Because right now, I’m focused on my new job. I don’t think I’ve mentioned this yet, but I’m now a story wrangler on the editorial team at Automattic, working on projects at and across the Automattic universe. (I began contract work in the summer and started full time in October.) I haven’t had time to write, and I suspect I won’t in general, especially for larger projects I’ve had in mind. But blog-wise, I hope to post at least once a month in 2013 (which is actually not so different from the frequency in 2012!).

After being featured on the Atlantic and numerous sites (like The Verge and The Daily Beast) last Christmas for my “On Eternal Sunshine, Erasing Memories, and Facebook Timeline” post, my sole New Year’s goal was to write better — to write tighter, cohesive, stand-alone pieces. I knew it meant posting less, but I didn’t mind that.

And that’s exactly what I did. Long-time followers of this blog know I’m very picky — about what I post, what I read, and who I follow. Given the ever-flowing streams of information we consume each day, I’m very happy with this selective approach in both my writing and reading. After a bit of freaking out about feeling left out, I’ve accepted I can’t read everything — nor do I want to — and have learned to pare things down, from my Twitter feed to my blogroll.

So, I just wanted to take a moment to say thank you for reading and following along. I know there’s so much to read and discover out there, and I’m happy to receive comments from readers who identify with something I’ve written. I don’t always know what I mean to say, and tend to ask questions in my posts because I don’t know the answers, so I appreciate when others say they’ve read something of mine that has resonated with them.

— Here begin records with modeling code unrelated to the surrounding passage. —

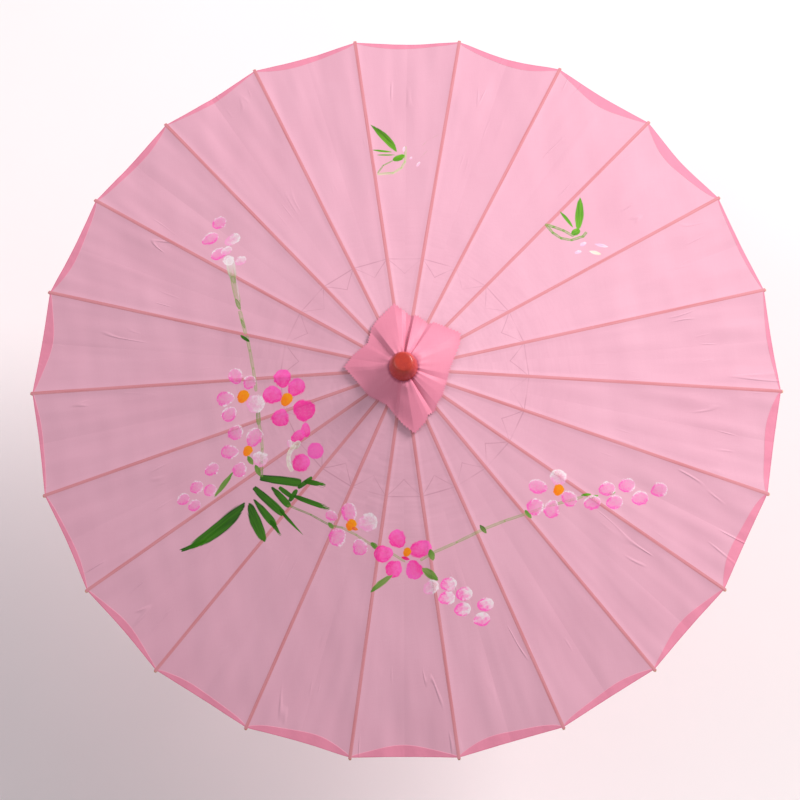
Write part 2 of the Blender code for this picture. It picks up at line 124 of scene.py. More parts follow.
camera_like_the_photograph()
area_light("key", (3.8, 2.3, 3.0), (0.0, 0.0, 0.4), 2.0, 328.0, (1.0, 0.98, 0.965))
area_light("fill", (-2.2, 0.4, 2.8), (0.0, 0.0, 0.4), 2.6, 24.0, (0.96, 0.97, 1.0))
world = bpy.data.worlds.new("studio")
world.use_nodes = True
world.node_tree.nodes["Background"].inputs["Color"].default_value = (0.90, 0.90, 0.92, 1.0)
world.node_tree.nodes["Background"].inputs["Strength"].default_value = 0.44
bpy.context.scene.world = world
bpy.context.scene.view_settings.view_transform = "Standard"


# ---------------------------------------------------------------- node helpers
def tone(red, green, blue):
    """A display colour, 0 to 255, as the linear colour that a shader takes."""
    linear = []
    for value in (red, green, blue):
        share = value / 255
        linear.append(share / 12.92 if share <= 0.04045 else ((share + 0.055) / 1.055) ** 2.4)
    return (*linear, 1.0)


class Nodes:
    """Adds nodes to a tree. Each call returns the socket that the new node gives."""

    def __init__(self, tree):
        self.tree = tree

    def add(self, kind, inputs=None, out=0, **settings):
        node = self.tree.nodes.new(kind)
        for name, value in settings.items():
            setattr(node, name, value)
        for key, value in (inputs or {}).items():
            if isinstance(value, bpy.types.NodeSocket):
                self.tree.links.new(value, node.inputs[key])
            else:
                node.inputs[key].default_value = value
        return node.outputs[out]

    def math(self, operation, *values, clamp=False):
        return self.add("ShaderNodeMath", dict(enumerate(values)), operation=operation, use_clamp=clamp)

    def times(self, first, second, clamp=False):
        return self.math("MULTIPLY", first, second, clamp=clamp)

    def fused(self, first, second, third):
        """first times second, plus third."""
        return self.math("MULTIPLY_ADD", first, second, third)

    def mix(self, factor, first, second):
        inputs = {0: factor, 6: first, 7: second}
        return self.add("ShaderNodeMix", inputs, out=2, data_type="RGBA")

    def ramp(self, value, start, end, low=0.0, high=1.0):
        """A smooth step from low to high as value goes from start to end."""
        inputs = {0: value, 1: start, 2: end, 3: low, 4: high}
        return self.add("ShaderNodeMapRange", inputs, interpolation_type="SMOOTHSTEP")

    def tint(self, value, start, end, most, under, over):
        """Turns one colour towards another, up to the share most, as value goes from start to end."""
        return self.mix(self.ramp(value, start, end, 0.0, most), under, over)

    def noise(self, vector, scale, detail, rough, dimensions="3D"):
        inputs = {"Vector": vector, "Scale": scale, "Detail": detail, "Roughness": rough}
        return self.add("ShaderNodeTexNoise", inputs, noise_dimensions=dimensions)

    def stretch(self, vector, scale):
        return self.add("ShaderNodeVectorMath", {0: vector, 1: scale}, operation="MULTIPLY")

    def streaks(self, vector, scales, detail, rough, dimensions="3D"):
        """Noise drawn out by its own amount along each axis."""
        return self.noise(self.stretch(vector, scales), 1.0, detail, rough, dimensions)

    def bump(self, height, distance, strength, normal=None):
        inputs = {"Height": height, "Distance": distance, "Strength": strength}
        if normal is not None:
            inputs["Normal"] = normal
        return self.add("ShaderNodeBump", inputs)

    def uv(self, name):
        return self.add("ShaderNodeUVMap", uv_map=name)

    def carried(self, name):
        """A value that the mesh carries on its points."""
        return self.add("ShaderNodeAttribute", out="Fac", attribute_name=name)

    def place(self):
        return self.add("ShaderNodeTexCoord", out="Object")


def material(name, **constants):
    """A new material with one Principled shader whose plain sockets are set, and its Nodes."""
    made = bpy.data.materials.new(name)
    made.use_nodes = True
    shader = made.node_tree.nodes["Principled BSDF"]
    for key, value in constants.items():
        shader.inputs[key.replace("_", " ")].default_value = value
    return made, Nodes(made.node_tree), shader


def wire(nodes, shader, colour=None, roughness=None, normal=None):
    """Links what is given to the shader."""
    for key, value in (("Base Color", colour), ("Roughness", roughness), ("Normal", normal)):
        if value is not None:
            nodes.tree.links.new(value, shader.inputs[key])


# ---------------------------------------------------------------- the painted flowers
WHITE = tone(232, 220, 224)
BLUSH = tone(238, 150, 198)
ORCHID = tone(240, 84, 178)
MAGENTA = tone(242, 44, 152)
HOT = tone(250, 92, 184)
ROSE = tone(214, 24, 74)
AMBER = tone(240, 150, 0)
EMBER = tone(236, 112, 4)
CREAM = tone(218, 208, 176)
LEAF_DARK = tone(20, 74, 2)
LEAF = tone(60, 124, 10)
LEAF_BRIGHT = tone(112, 176, 36)
SAGE = tone(134, 152, 84)
OLIVE = tone(178, 172, 134)

PALE = (ORCHID, BLUSH)
BRIGHT = (MAGENTA, HOT)
LIGHT = (BLUSH, WHITE)
GREEN = (LEAF_DARK, LEAF)
FRESH = (LEAF, LEAF_BRIGHT)
STEM = (SAGE, OLIVE)
NODE = (LEAF, SAGE)      # a short thick touch where a stem branches
CM = 0.01

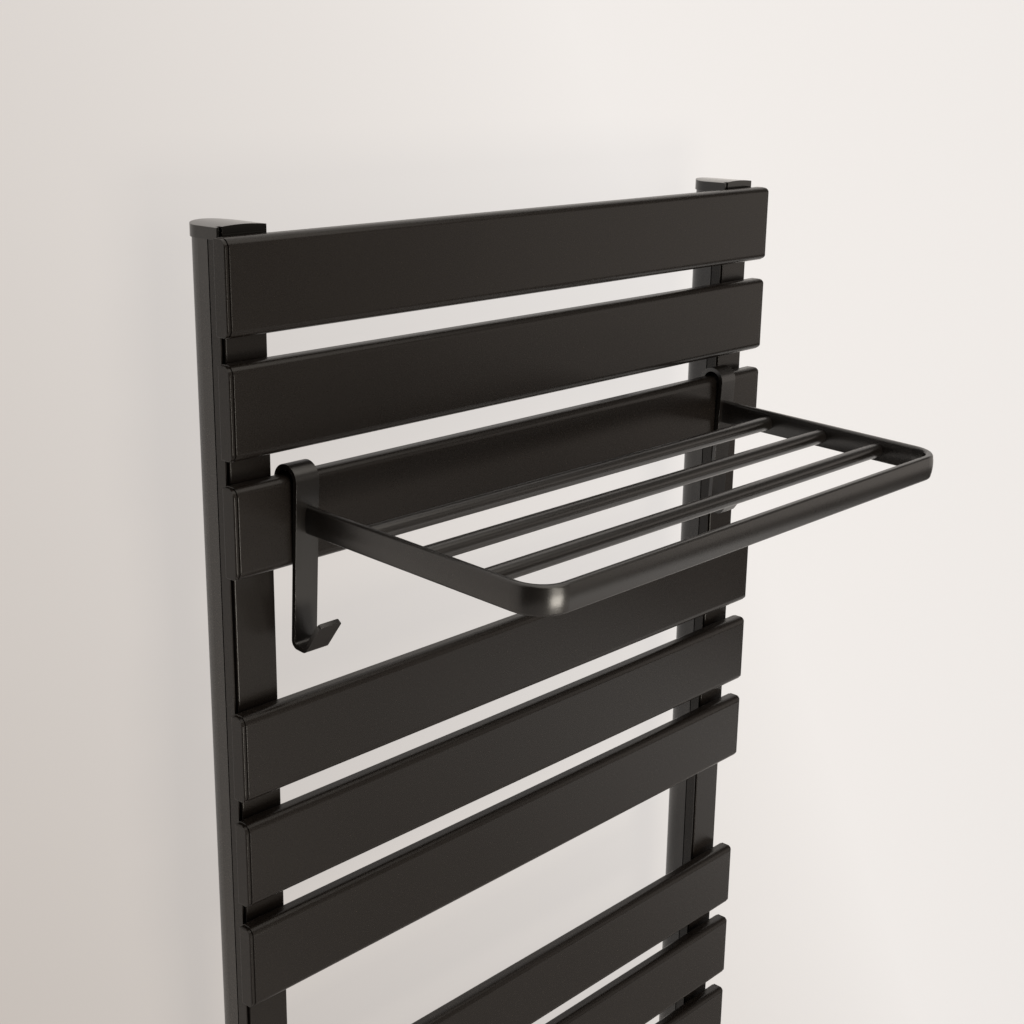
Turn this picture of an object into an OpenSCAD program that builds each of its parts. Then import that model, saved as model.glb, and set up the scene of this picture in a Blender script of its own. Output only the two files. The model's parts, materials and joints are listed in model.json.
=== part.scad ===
// Wall-hung towel radiator with flat panels and a hang-on towel rack.
// Millimetres. +Z is up, -Y is the front, and the wall is the plane Y = 0.
// The origin is the centre of the four wall screws.

/* [Panels] */
// Length of a panel with its end plates
width = 600; // [450:10:700]
// Height of one panel
panel_h = 64; // [56:1:66]
// Depth of one panel, front to back
panel_d = 13; // [12:0.5:16]
// Radius of a panel's two front edges
panel_front_r = 6; // [5:0.5:7]
// Radius of a panel's two back edges
panel_back_r = 2.5; // [2:0.25:4]
// Wall thickness of the hollow panels
panel_wall = 1.6; // [1.2:0.1:2]
// Distance from one panel to the next
panel_pitch = 81; // [78:1:90]
// Panels that follow each other before one place is left empty
group_size = 3; // [3:1:4]
// Groups of panels
groups = 4; // [2:1:4]
// Thickness of the plate that closes each panel end
end_plate_t = 3; // [2.5:0.5:4]
// Edge radius of an end plate
end_plate_r = 1; // [0.5:0.1:1.2]
// How far an end plate lies inside the panel's outline
end_plate_inset = 0.5; // [0:0.1:0.8]
// Radius of a panel's own end edges, under the plates
panel_end_r = 0.8; // [0.2:0.1:0.8]
// Gap between the panels' backs and the uprights
standoff = 4; // [3:0.5:6]

/* [Uprights] */
// Width of an upright
upright_w = 38; // [36:1:44]
// How far the panels reach past the uprights' outer sides
upright_inset = 7; // [4:1:12]
// Depth of the front block of an upright, up to the seam
block_d = 9.3; // [8.5:0.1:10]
// Width of the seam between the front block and the rear cover
seam = 1; // [0.5:0.1:1.5]
// Depth at which an upright's straight sides end and its round back starts
side_d = 20.5; // [19:0.5:24]
// Depth of the rails that the rear cover snaps onto
rail_d = 14.5; // [13:0.5:16]
// Wall thickness of the rear cover
cover_wall = 1.6; // [1.2:0.1:2]
// Width of the recess along the left front corner
recess_w = 2.6; // [1.5:0.1:3]
// Depth of that recess
recess_d = 3.2; // [2:0.1:4]
// Thickness of the lip outside it
lip_t = 0.8; // [0.6:0.1:1.2]
// Radius of the raised face's edges
face_r = 1.2; // [0.6:0.1:1.8]
// Radius of the water channel
channel_r = 12.5; // [12.2:0.1:12.8]
// Wall thickness around the water channel
channel_wall = 2.5; // [2:0.1:2.8]
// How far the channel's centre lies behind the upright's front
channel_y = 19; // [18.5:0.5:20]

/* [Caps and fittings] */
// Height of the top and bottom caps
cap_h = 8; // [6:0.5:12]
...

Happy holidays and New Year, everyone.

Published by Cheri Lucas Rowlands

I am an editor at Longreads. For over a decade, I've worked on curation, editing, and storytelling projects across Automattic, including

32 thoughts on “Notes on 2012

  1. Reading this post reminded me of an internet romance I once had. The trips we took together and the difficulties of a long distance relationship. Unfortunately, my internet romance did not end as nicely as yours. You write beautifully and I look forward to reading more.

  2. Cheri, Thanks so much for liking one of my posts and considering it for Freshly Pressed! I’m honored, and glad that I found your blog as well. I found this particular post to be a good introduction to you and your world! Cheers, Donna

  3. … first time I’m finding an internet relationship romantic… I guess I’m a bit old fashioned. Even got tears in my eyes! Thank you for your writing and for sharing your experience!!

  4. Before the days of smart phones, and tablets, when swyping mostly meant swatting at something, I would sit up and write in a journal, or on a napkin…I think this may a distinctly female thing…that quiet time of intimacy between you and a sleeping loved one…

    I loved this retelling of the stops along the way to get to Nick. Lovely story that will burnish and glow with the years.

  5. Sounds like and exciting year, or better yet an exciting life. I feel you on the blogging, as its why I started my blog this year in October. Life is truly a journey.

  6. Loved this entry for 2 reasons:
    1. Anytime I see romance kick off via Internet, I find it fascinating bc this is seemingly becoming more & more common.
    2. My friend who went into the business world the other day talked to me about how he still desires a career in writing. This piece will inspire him.

    1. Yes, it’s very unpredictable. In some ways it felt like it hit suddenly and unexpectedly, but at the same time, looking back on the events that unfolded, I should have realized what was happening. Doesn’t work that way though, does it?

      Indeed, I took (many!) writing classes — my two degrees are in writing (BA, screenwriting and MFA, creative nonfiction).

  7. Merry Christmas! I think your blog is definitely memorable. Like you said, you can’t categorize it, but maybe that’s what makes it a bit more special.

  8. Reading this one made me teary but then again, I cry about everything. This one is by far my new favorite. You write beautifully and flawless. I admire your writing. I enjoy reading your blog.

  9. I was writing my Equals Record column in bed last night while Elijah slept, so that bit of this post made me smile and nod knowingly. I am so happy you write, curate, and reflect, and I’m so grateful for the way in which you see, experience, and share the world. I hope you two had beautiful holidays, and I hope 2013 is the year when our paths cross, in Boston, California, or elsewhere!

    1. I hope for the same thing! We’ll be bouncing around in 2013 for vacations and weddings and stuff, and now that I can work from anywhere, it’s a bit easier to make trips happen. Looking forward to next year — and to continue to follow along on your adventures as well.

  10. I don’t know why it took me so long to read around your blog, but I love what I see. Your prose is meaningful and at the end of each post there is time well-spent. Really well done.

  11. Hi Cheri,

    So beautiful … I always look forward to your posts. You know I’m your number one fan even if Nick begs to differ.

    It’s a wonderful narrative of your relationship that I excitedly followed.

    love  … mom …have to read it again 🙂

    1. Thanks so much! I owe it to the Delicious Magazine theme. And I make sure to always include images in posts to give the blog splashes of color on every page. I hate clutter (both physical and digital!), so I also try to do my best to keep the sidebar and other pages clean and minimal.

  12. I have only read your blog twice,the first time months & months ago, but as soon as I read this one, I remembered who you were and your story. That is no small feat considering the number of blogs I have read in between. I want to tell you how happy I am for you, and how inspiring you are- my resolution this year is to go after my dreams relentlessly. Thanks for reminding me that success is possible, with determination (and skill, of course). I wish you the best of luck in all avenues of life!

    1. I remembered who you were and your story. I appreciate this — I’ve never viewed my blog as fitting into a particular category, perhaps making it harder for casual readers passing through to remember me. And I certainly have never marketed myself in any certain way, either. So, it’s nice to hear that you’d come upon my blog once in the past, only to return again and still recall my “story.” Thank you.